The Americas

Mary arrived in the Americas with the first great navigators who discovered the New World, at the end of the 15th century. In 1992, Pope John Paul II traveled to the American continent to mark and celebrate the fifth centenary of its evangelization (1492). This is the date that Christopher Columbus unknowingly reached the waters of Central America, on his ship fittingly named the "Santa Maria". He caught sight from the deck of that "new continent", later called the "Americas" after Americus Vesputius (d. 1512).

From Latin America...

It was mainly in America (Central and South America) that the Catholic faith and its Marian piety first developed. To this day there are innumerable sanctuaries consecrated to the Virgin (most often dedicated to her "Immaculate Conception") in these regions where fervent crowds, sometimes in the millions at a time rush to the great spiritual rendezvous of the Immaculate Mother of God! It is enough to mention the name of the great sanctuary of Our Lady of Guadalupe in Mexico to get the idea!

The Church likes to call the Latin American sub-continent the "Continent of the Future," because of the growing number of religious and priestly vocations in the past few decades.

to North America...

As for the North American subcontinent, Marian piety was spread through the Spanish and French missionaries, as early as the 16th century. To mention a few in the southern United States and in Canada:

  • in the southern states of the modern U.S. (New Mexico among others) the American natives were largely evangelized at that time through the establishment of Catholic missions sent from Europe;
  • in French Canada, the first Catholic colony erected into a city was named "Ville-Marie" (Mary's town) in honor of the Blessed Virgin, in the 17th century. You can still find, on a map of Terra Nova dated from 1527, the names of Notre Dame Bay, Conception Bay and St. Mary's Bay for the three bays of the eastern and south eastern coasts of the country...

It is believed that these names were given by a Portuguese explorer named Gaspar de Cortereal. But the adventures of Jacques Cartier are well-known too: the French navigator departed from Saint Malo to explore the Northern seas on a ship called "Marie, Etoile de la mer" ("Mary Star of the Sea") but reached instead, in 1534, Newfoundland and the coast of Labrador, and was at the origin of the small colony which became in 1642 "Ville-Marie."

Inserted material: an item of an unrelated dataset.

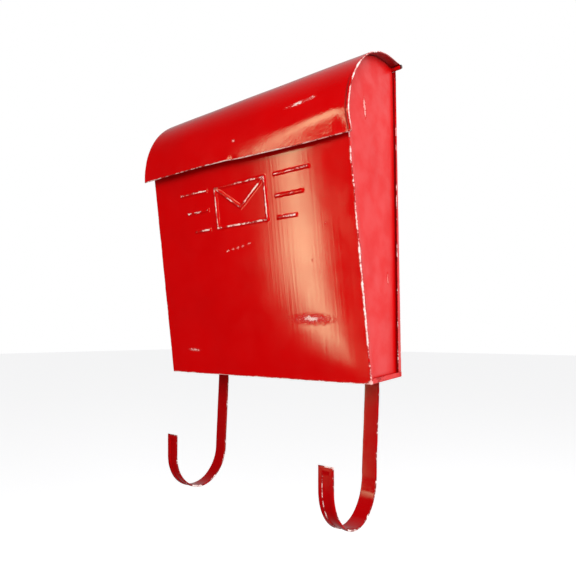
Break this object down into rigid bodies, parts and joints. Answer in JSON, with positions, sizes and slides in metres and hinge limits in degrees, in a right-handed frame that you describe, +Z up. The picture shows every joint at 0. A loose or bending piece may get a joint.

Since the end of the 20th century, a renewal of Catholic and Marian fervor

Soon the Protestant Reformation took precedence over a large part of North America and the Federation of the United States of America was established by political leaders mainly originating from the reformed Church. However, since the end of the twentieth century, a renewal of Catholic and Marian fervor has been observed, particularly with the younger generations, thanks in part to the continuous immigration of Latino-American populations, and to the great impact of Pope Saint John Paul II's apostolic visits.